New Planet Discovered: First Spotted Outside Our Galaxy
A Jupiter-like world orbiting a bloated red star is the first planet we know of that was born in another galaxy, astronomers say.
A new planet discovered orbiting a bloated red star is the first world we know of that was born in another galaxy.
Since the mid-1990s astronomers have been adding to the list of known exoplanets, planets that exist outside our solar system. The nearly 500 exoplanets found so far all formed in our home galaxy, the Milky Way.
(See "Five New Planets Found; Hotter Than Molten Lava.")
But the newest member of the exoplanet club, dubbed HIP 13044b, was found in a stream of vagrant stars that loop around the Milky Way. Astronomers think this stellar stream is all that remains of a dwarf galaxy that once orbited the Milky Way.
About six billion years ago the Milky Way collided with and mostly absorbed this unnamed galaxy, leaving a trail of stars that now zips around our galaxy at more than 600,000 miles (965,600 kilometers) an hour.
The newfound planet "likely formed when the star was not yet a part of the Milky Way. It's traveled with the star all this time," said study leader Johny Setiawan, an astronomer at the Max-Planck Institute for Astronomy in Germany.
The discovery is the first proof astronomers have that planet formation can indeed take place in other galaxies, added Oskar von der Lühe, an astronomer at the Kiepenheuer-Institut für Sonnen-physik in Germany who was not involved in the study.
"It also demonstrates that planet formation takes place in galaxies of a different class than the Milky Way," von der Lühe wrote in an email. "These galaxies have a quite different pattern of evolution and star-formation history."
Gassy Planet Survived Star's Expansion
The new, extragalactic planet—described in this week's issue of the journal Science—is a gas giant with a mass of at least 1.25 times that of Jupiter, orbiting a star about 2,000 light-years from Earth.
The huge planet is too far away to be observed directly. But using a telescope at the European Southern Observatory's La Silla Observatory in Chile, Setiawan and his team inferred the planet's existence based on the way the gas giant gravitationally tugs on its parent star, causing the starlight to wobble slightly.
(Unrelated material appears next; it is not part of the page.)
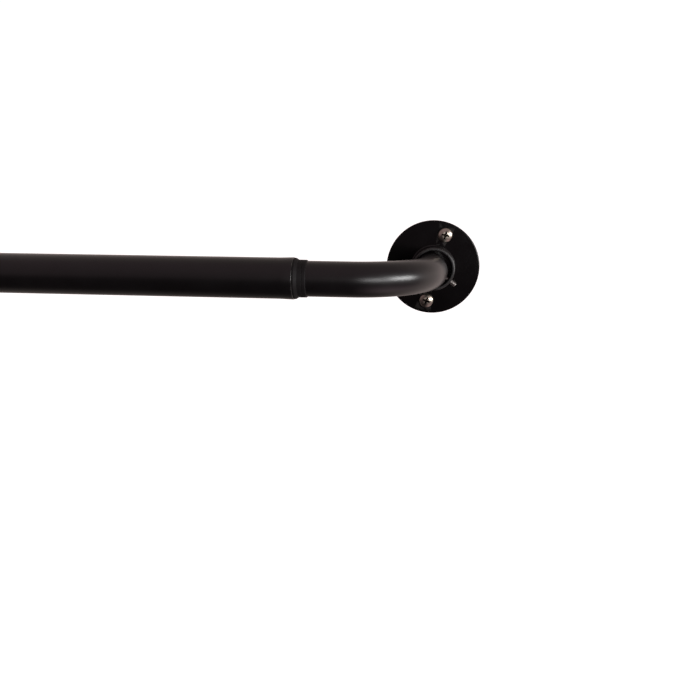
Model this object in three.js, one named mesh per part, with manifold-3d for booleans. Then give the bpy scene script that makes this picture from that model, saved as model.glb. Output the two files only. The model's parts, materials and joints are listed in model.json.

(See "'First' Picture of Planet Orbiting Sunlike Star Confirmed.")
The team also studied HIP 13044b's parent star, which used to be like our sun. At about eight billion years old, the star is now in the red giant stage, a late phase of stellar evolution in sunlike stars.
Red giants can puff up to several hundred times their original size, and it's thought planets orbiting near these bloated stars generally get engulfed and vaporized.
Some astronomers predict Earth will experience this fate in about five billion years—but HIP 13044b somehow managed to skirt destruction.
(Related: "Red Giant Sun May Not Destroy Earth.")
New Planet a Big Anomaly
Based on current theories for planet formation, however, astronomers say HIP 13044b shouldn't have been born in the first place: The planet's parent star is extremely metal poor, meaning it contains very few elements heavier than hydrogen and helium.
(Related: "New Planet Found; May Be Cosmic Rosetta Stone.")
Astronomers think stars and their planets are made from the same initial building blocks, so if a star has few metals, the disk of material that surrounded the star when it was young—and from which its planets are born—was also metal-poor.
Even though gas giants are made of mostly hydrogen and helium, astronomers think the planets still require an initial core of heavy elements to attract lighter gases and grow.
Alan Boss, a planet-formation theorist at the Carnegie Institution for Science in Washington, D.C., said HIP 13044b is "big news," because it's such an anomaly in terms of its origins.
"This object ... is unlikely to have formed by the conventional mechanism of first building a massive core of rock and ice and then pulling on enough gas to form a true gas giant planet," said Boss, who was not part of the study team.
Study leader Setiawan agrees: "Now we have this finding, and it suggests maybe there are other mechanisms of planet formation around metal-poor stars that we don't know about."